** Start **

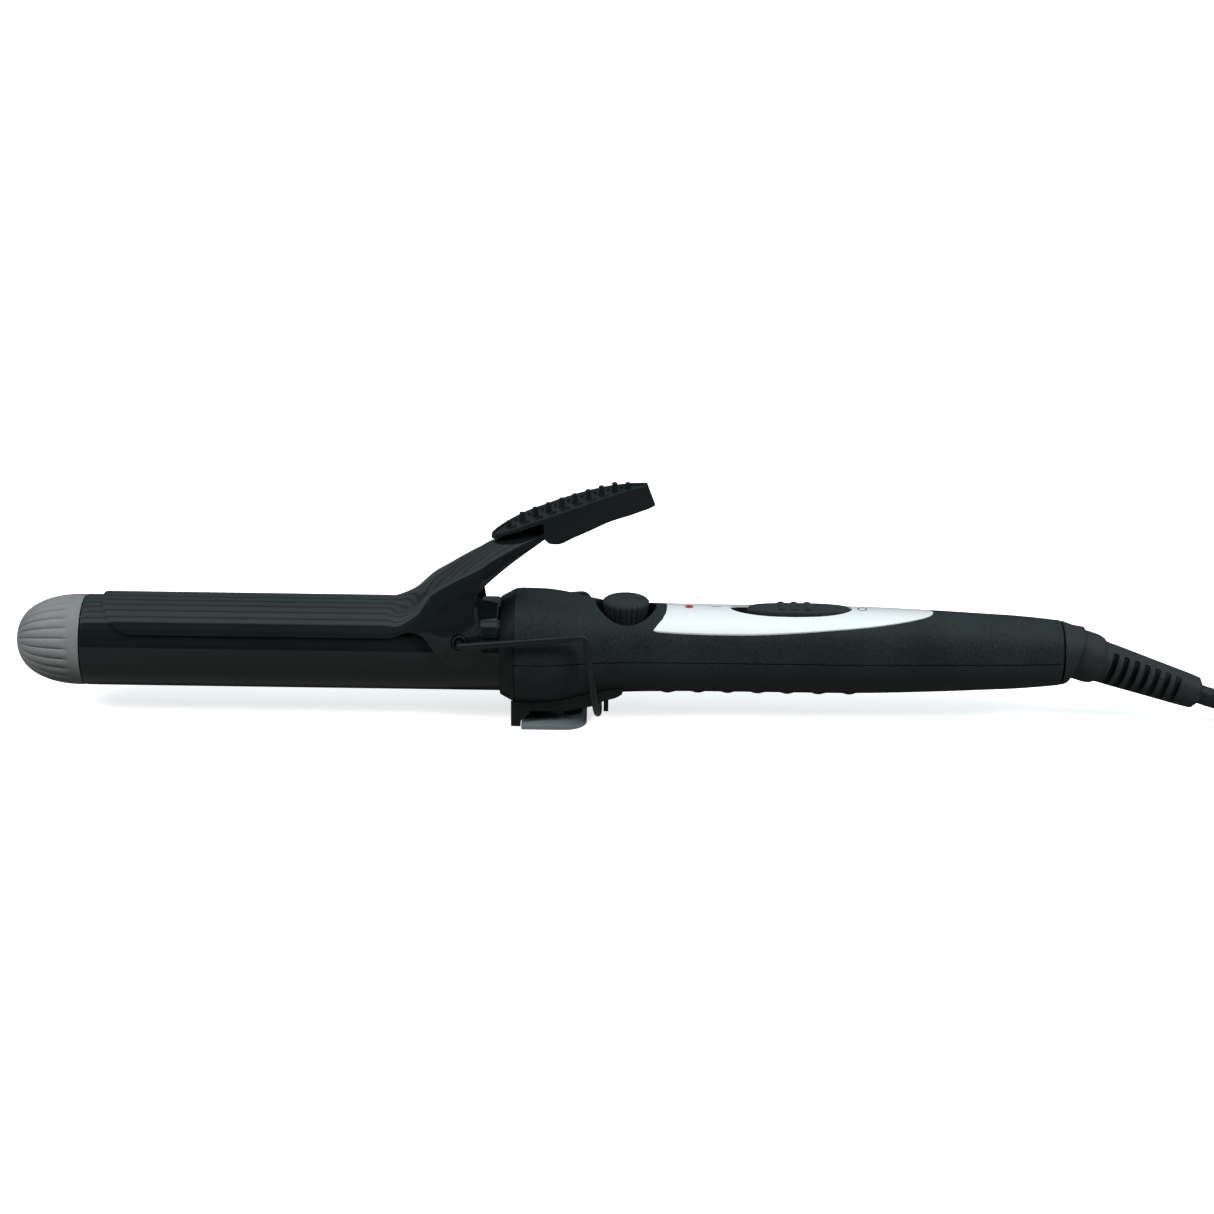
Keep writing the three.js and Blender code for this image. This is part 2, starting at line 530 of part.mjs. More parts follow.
const indicatorLed = () =>
  turned([[GAP, 0], [GAP, 1.5], [7.4, 1.5], [8.4, 0.7], [8.5, 0]], "z", 12)
    .translate(LAMP.x, 0, 0);

// ---- rest ----------------------------------------------------------------------------------------
// A moulded foot under the bulge: a band that follows the handle, a cross post in front and a catch
// for the wire behind.
function restHeel() {
  const band = turned([[POST.front, 0], [POST.front, 18.2], [1.5, 18.2], [11.2, 16.3], [13.2, 15.2],
    [16.7, 14.2], [18.3, 13.3], [18.6, 0]], "x", 48);
  const width = box(-20, 30, -HEEL_HALF_WIDTH, HEEL_HALF_WIDTH, -30, -6);
  const post = slab([[POST.front, -10], [POST.front, -AXIS_Z], [POST.rear, -AXIS_Z], [POST.rear, -19],
    [-7, -16.8], [-7, -10]], HEEL_HALF_WIDTH);
  const bossFoot = SOLE.thickness + GAP - AXIS_Z;
  const bosses = SOLE_SCREWS.map((x) => rod(bossFoot, -15, 3, "z", 16).translate(x, 0, 0));
  const catchLug = box(13.4, 14.7, -2.6, 2.6, -18.3, -13);
  let heel = solidOf(join(common(band, width), post, ...bosses, catchLug));
  const collarRoom = turned([[-16, 0], [-16, 13.5], [COLLAR_FRONT, 13.9], [SHELL_FRONT, 16.2],
    [SHELL_FRONT, 0]], "x", 48);
  const screw = SHELL_SCREWS[0];
  const tools = [handleOuter(GAP), collarRoom, rod(-25, -10, 1.5, "z", 12).translate(screw.x, 0, 0),
    rod(-25, screw.head + 1.8, 2.9, "z", 16).translate(screw.x, 0, 0),
    ...SOLE_SCREWS.map((x) => rod(-25, -17, 1.3, "z", 12).translate(x, 0, 0))];
  for (const tool of tools) heel = heel.subtract(solidOf(tool));
  return geometryOf(heel);
}

// A flat steel plate, square in front and rounded behind, where the wire loop passes it.
function solePlate() {
  const under = -AXIS_Z;
  const over = SOLE.thickness - AXIS_Z;
  const rounded = plate(roundedRect(SOLE.front, SOLE.rear, SOLE.halfWidth, SOLE.corner), under, over);
  const front = box(SOLE.front, SOLE.front + SOLE.corner, -SOLE.halfWidth, SOLE.halfWidth, under, over);
  const holes = SOLE_SCREWS.map((x) => rod(under - 1, over + 1, 1.9, "z", 12).translate(x, 0, 0));
  return cut(join(rounded, front), ...holes);
}

const soleScrew = (x) =>
  turned([[0.1, 0], [0.1, 1.6], [0.8, 1.6], [0.8, 1], [3.1, 1], [3.1, 0]], "z", 12)
    .translate(x, 0, -AXIS_Z);

// One bent wire: its ends are in the pivot pins, and its loop wraps under the handle.
function wireStand() {
  const centre = STAND_BOTTOM.z + STAND_HALF_WIDTH;
  const slope = (STAND_BOTTOM.x - STAND_CORNER.x) / (STAND_CORNER.z - STAND_BOTTOM.z);
  const half = [[PIVOT.x, 12.6, PIVOT.z], [PIVOT.x, STAND_HALF_WIDTH, PIVOT.z],
    [STAND_CORNER.x, STAND_HALF_WIDTH, STAND_CORNER.z]];
  const loop = [];
  for (let i = 0; i <= 12; i++) {
    const angle = (i * Math.PI) / 12;
    const z = centre - STAND_HALF_WIDTH * Math.sin(angle);
    loop.push([STAND_CORNER.x + slope * (STAND_CORNER.z - z), -STAND_HALF_WIDTH * Math.cos(angle), z]);
  }
  const near = half.map(([x, y, z]) => [x, -y, z]);
  const path = bentPath([...near, ...loop, ...half.toReversed()], 1.9);
  return tube(path, WIRE_R, 6, 72);
}

// ---- swivel, cord and plug -----------------------------------------------------------------------
const tilted = (geometry) => geometry.rotateY(RELIEF_TILT).translate(RELIEF_START.x, 0, RELIEF_START.z);

// The neck turns in the handle's end wall, and its rear is mitred to meet the strain relief.
function swivelNeck() {
  const body = turned([[117, 0], [117, 2.6], [126, 2.6], [126, 6.6], [128, 6.6], [128, 5.2], [138.8, 5.2],
    [138.8, 8.8], [140.5, 8.3], [142.5, 7.6], [146.5, 7.1], [150, 7], [150, 0]], "x", 24);
  const beyond = tilted(box(-GAP, 30, -20, 20, -20, 20));
  return cut(body, beyond);
}

const swivelBush = () => ring(128.4, 133.2, 6.9, 5.5, "x", 28);
const slipRing = (x) => ring(x, x + 2, 4.4, 2.9, "x", 20);
const brush = (x) => box(x + 0.2, x + 1.8, -1.2, 1.2, -7.2, -4.7);

function strainRelief() {
  const body = turned([[0, 0], [0, 6.9], [4.6, 6.9], [6.2, 6.5], [7.6, 5.8], [34.1, 4.6], [35.8, 4.1],
    [RELIEF_LENGTH, 3.2], [RELIEF_LENGTH, 0]], "x", 28);
  return tilted(cut(body, rod(28, 39, CORD_R + GAP, "x", 16)));
}

const reliefPoint = (s) =>
  [RELIEF_START.x + s * Math.cos(RELIEF_TILT), 0, AXIS_Z - s * Math.sin(RELIEF_TILT)];

// From inside the strain relief down to the table, swinging to the side that the hank starts on.
function cordTube() {
  const route = [reliefPoint(29), reliefPoint(32.5), reliefPoint(RELIEF_LENGTH), [183, 0, 7.35]];
  for (const [x, z] of [[188, 6.3], [195, 5.05], [202, 4.3], [209, HANK.low + CORD_R]]) {
    route.push([x, -HANK.turnR * (0.5 - 0.5 * Math.cos((Math.PI * (x - 184)) / 51)), z]);
  }
  return tube(smoothPath(route), CORD_R, 10, 16);
}

// Half width of the hank along its length, drawn in by the tie.
function hankHalfWidth(x) {
  const off = Math.min(1, Math.abs(x - WAIST.x) / WAIST.reach);
  return HANK.turnR + CORD_R - WAIST.depth * (0.5 + 0.5 * Math.cos(Math.PI * off));
}

function cordHank() {
  const r = HANK.turnR + CORD_R;
  const near = Array.from({ length: 13 }, (_, i) => {
    const x = HANK.front + ((HANK.rear - HANK.front) * i) / 12;
    return [x, -hankHalfWidth(x)];
  });
  const end = (x, start) =>
    Array.from({ length: 9 }, (_, i) => {
      const angle = THREE.MathUtils.degToRad(start + 18 * (i + 1));
      return [x + r * Math.cos(angle), r * Math.sin(angle)];
    });
  const far = near.map(([x, y]) => [x, -y]).toReversed();
  const outline = [...near, ...end(HANK.rear, -90), ...far, ...end(HANK.front, 90)];
  return plate(shapeOf(outline), HANK.low, HANK.high);
}

// A strap round the waist of the hank; the hank rests on it.
function cordTie() {
  const inside = hankHalfWidth(WAIST.x + 5) + 0.9;
  const outside = inside + 0.7;
  const outer = box(WAIST.x - 5, WAIST.x + 5, -outside, outside, 0, HANK.high + 1);
  const inner = box(WAIST.x - 6, WAIST.x + 6, -inside, inside, HANK.low - 0.4, HANK.high + 0.3);
  return cut(outer, inner);
}

// The last stretch climbs out of the hank to the plug, which lies on top.
function cordTail() {
  const route = [[289, 22.3], [293, 24], [297, 24.8], [PLUG.rear - 14.3, PLUG.low + PLUG.height / 2]];
  return tube(smoothPath(route.map(([x, z]) => [x, PLUG.y, z])), CORD_R, 10, 6);
}

// A flat two-pin plug that lies on its broad side.
function plugBody() {
  const { face, rear, halfWidth } = PLUG;
  const outline = [[face, -halfWidth], [face - 12, -halfWidth], [rear + 8, -7.5], [rear, -5.6], [rear, 5.6],
    [rear + 8, 7.5], [face - 12, halfWidth], [face, halfWidth]];
  return plate(shapeOf(outline), PLUG.low, PLUG.low + PLUG.height).translate(0, PLUG.y, 0);
}

const plugRelief = () =>
  turned([[-14, 3.9], [-GAP, 5.2], [-GAP, 3.05], [-14, 3.05], [-14, 3.9]], "x", 20)
    .translate(PLUG.rear, PLUG.y, PLUG.low + PLUG.height / 2);

const plugPin = (side) =>
  turned([[GAP, 0], [GAP, 2], [18.4, 2], [19.2, 1.2], [19.3, 0]], "x", 16)
    .translate(PLUG.face, PLUG.y + 9.3 * side, PLUG.low + PLUG.height / 2);

// ---- materials -----------------------------------------------------------------------------------
const material = (color, roughness, metalness = 0) =>
  new THREE.MeshStandardMaterial({ color, roughness, metalness });

const glossCeramic = material("#0b0d0e", 0.12, 0.2);
const greyTip = material("#73706e", 0.4);
const softBlack = material("#17191b", 0.55);
const satinBlack = material("#101113", 0.35);
const blackWire = material("#15171a", 0.3, 0.4);
const silverTrim = material("#e4e7e8", 0.3, 0.6);
const redLens = material("#b0182a", 0.15);
const steel = material("#a9afb3", 0.35, 0.9);
const brass = material("#b8954a", 0.35, 0.9);
const aluminium = material("#b8bcc0", 0.4, 0.9);
const whiteCeramic = material("#e6e2d8", 0.6);
const boardGreen = material("#1f5a38", 0.5);
const rubberBlack = material("#131415", 0.6);

// ---- assembly ------------------------------------------------------------------------------------
const curlingIron = new THREE.Group();
const aboutAxis = new THREE.Group();
aboutAxis.position.z = AXIS_Z;
curlingIron.add(aboutAxis);

function place(group, name, geometry, look) {
  const mesh = new THREE.Mesh(geometry, look);
  mesh.name = name;
  group.add(mesh);
}

place(aboutAxis, "barrel", barrel(), glossCeramic);
place(aboutAxis, "cool_tip", coolTip(), greyTip);
place(aboutAxis, "heater_core", heaterCore(), whiteCeramic);
place(aboutAxis, "heat_spreader_upper", heatSpreader(1), aluminium);
place(aboutAxis, "heat_spreader_lower", heatSpreader(-1), aluminium);
place(aboutAxis, "thermal_fuse", thermalFuse(), steel);
place(aboutAxis, "thermistor", thermistor(), whiteCeramic);
place(aboutAxis, "heater_lead_live", heaterLead(-1), rubberBlack);
place(aboutAxis, "heater_lead_neutral", heaterLead(1), rubberBlack);
place(aboutAxis, "ceramic_bush", ceramicBush(), whiteCeramic);
place(aboutAxis, "heat_shield", heatShield(), whiteCeramic);
place(aboutAxis, "front_collar", frontCollar(), satinBlack);
place(aboutAxis, "pivot_saddle", pivotSaddle(), glossCeramic);
place(aboutAxis, "pivot_pin_near", pivotPin(-1), steel);
place(aboutAxis, "pivot_pin_far", pivotPin(1), steel);
place(aboutAxis, "clip_spring", clipSpring(), steel);
place(aboutAxis, "clip_spoon", clipSpoon(), glossCeramic);
place(aboutAxis, "thumb_rest", thumbRest(), satinBlack);
place(aboutAxis, "thumb_rest_screw", thumbRestScrew(), steel);
place(aboutAxis, "handle_upper_shell", upperShell(), softBlack);
place(aboutAxis, "handle_lower_shell", lowerShell(), softBlack);
place(aboutAxis, "shell_screw_front", shellScrew(SHELL_SCREWS[0]), steel);
place(aboutAxis, "shell_screw_rear", shellScrew(SHELL_SCREWS[1]), steel);
place(aboutAxis, "trim_panel", trimPanel(), silverTrim);
place(aboutAxis, "control_board", controlBoard(), boardGreen);
place(aboutAxis, "potentiometer", potentiometer(), steel);
place(aboutAxis, "dial_knob", dialKnob(), satinBlack);
place(aboutAxis, "slide_switch", slideSwitch(), satinBlack);
place(aboutAxis, "switch_slider", switchSlider(), satinBlack);
place(aboutAxis, "indicator_lens", indicatorLens(), redLens);
place(aboutAxis, "indicator_led", indicatorLed(), redLens);
place(aboutAxis, "rest_heel", restHeel(), satinBlack);
place(aboutAxis, "sole_plate", solePlate(), steel);
place(aboutAxis, "sole_screw_front", soleScrew(SOLE_SCREWS[0]), steel);
place(aboutAxis, "sole_screw_rear", soleScrew(SOLE_SCREWS[1]), steel);
place(aboutAxis, "wire_stand", wireStand(), blackWire);
place(aboutAxis, "swivel_neck", swivelNeck(), satinBlack);
place(aboutAxis, "swivel_bush", swivelBush(), whiteCeramic);
place(aboutAxis, "slip_ring_live", slipRing(119), brass);
place(aboutAxis, "slip_ring_neutral", slipRing(122.5), brass);
place(aboutAxis, "brush_live", brush(119), brass);
place(aboutAxis, "brush_neutral", brush(122.5), brass);
place(aboutAxis, "strain_relief", strainRelief(), rubberBlack);
place(curlingIron, "cord_tube", cordTube(), rubberBlack);
place(curlingIron, "cord_hank", cordHank(), rubberBlack);
place(curlingIron, "cord_tie", cordTie(), satinBlack);
place(curlingIron, "cord_tail", cordTail(), rubberBlack);
place(curlingIron, "plug_body", plugBody(), rubberBlack);
place(curlingIron, "plug_relief", plugRelief(), rubberBlack);
place(curlingIron, "plug_pin_near", plugPin(-1), steel);
place(curlingIron, "plug_pin_far", plugPin(1), steel);

export default curlingIron;
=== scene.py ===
import math

import bmesh
import bpy
import numpy as np
from mathutils import Matrix, Quaternion, Vector


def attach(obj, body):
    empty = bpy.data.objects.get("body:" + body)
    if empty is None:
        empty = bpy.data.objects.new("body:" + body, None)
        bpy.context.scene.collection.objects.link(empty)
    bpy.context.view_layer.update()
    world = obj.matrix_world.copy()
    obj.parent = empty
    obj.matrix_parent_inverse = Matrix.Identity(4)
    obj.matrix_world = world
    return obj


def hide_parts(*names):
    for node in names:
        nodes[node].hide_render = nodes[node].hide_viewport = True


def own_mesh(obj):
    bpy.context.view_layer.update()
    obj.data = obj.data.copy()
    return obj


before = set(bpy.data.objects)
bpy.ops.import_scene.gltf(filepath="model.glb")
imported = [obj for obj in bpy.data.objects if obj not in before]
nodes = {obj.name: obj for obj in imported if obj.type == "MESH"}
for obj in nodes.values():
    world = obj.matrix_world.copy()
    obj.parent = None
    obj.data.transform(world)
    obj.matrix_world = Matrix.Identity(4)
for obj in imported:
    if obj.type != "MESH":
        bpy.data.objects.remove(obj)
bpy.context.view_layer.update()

# Lengths below are millimetres, heights are over the barrel's axis unless a name says otherwise.
MM = 0.001
AXIS_Z = 20.5
scene = bpy.context.scene


# ---- curves and numbers --------------------------------------------------------------------------
def pchip(points, x):
    """A smooth curve through (x, y) points that never overshoots them."""
    xs, ys = np.array(points, float).T
    h = np.diff(xs)
    d = np.diff(ys) / h
    m = np.zeros(len(xs))
    m[0], m[-1] = d[0], d[-1]
    for i in range(1, len(xs) - 1):
        if d[i - 1] * d[i] > 0:
            w1, w2 = 2 * h[i] + h[i - 1], h[i] + 2 * h[i - 1]
            m[i] = (w1 + w2) / (w1 / d[i - 1] + w2 / d[i])
    x = np.asarray(x, float)
    k = np.clip(np.searchsorted(xs, x) - 1, 0, len(h) - 1)
    t = (x - xs[k]) / h[k]
    a = (1 + 2 * t) * (1 - t) ** 2 * ys[k] + t * (1 - t) ** 2 * h[k] * m[k]
    return a + t * t * (3 - 2 * t) * ys[k + 1] + t * t * (t - 1) * h[k] * m[k + 1]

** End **

* [STATED PROBLEM]
Using the material above, copy every line in which the string "type" occurs.

* [RESULT OF THE EXERCISE]
nodes = {obj.name: obj for obj in imported if obj.type == "MESH"}
    if obj.type != "MESH":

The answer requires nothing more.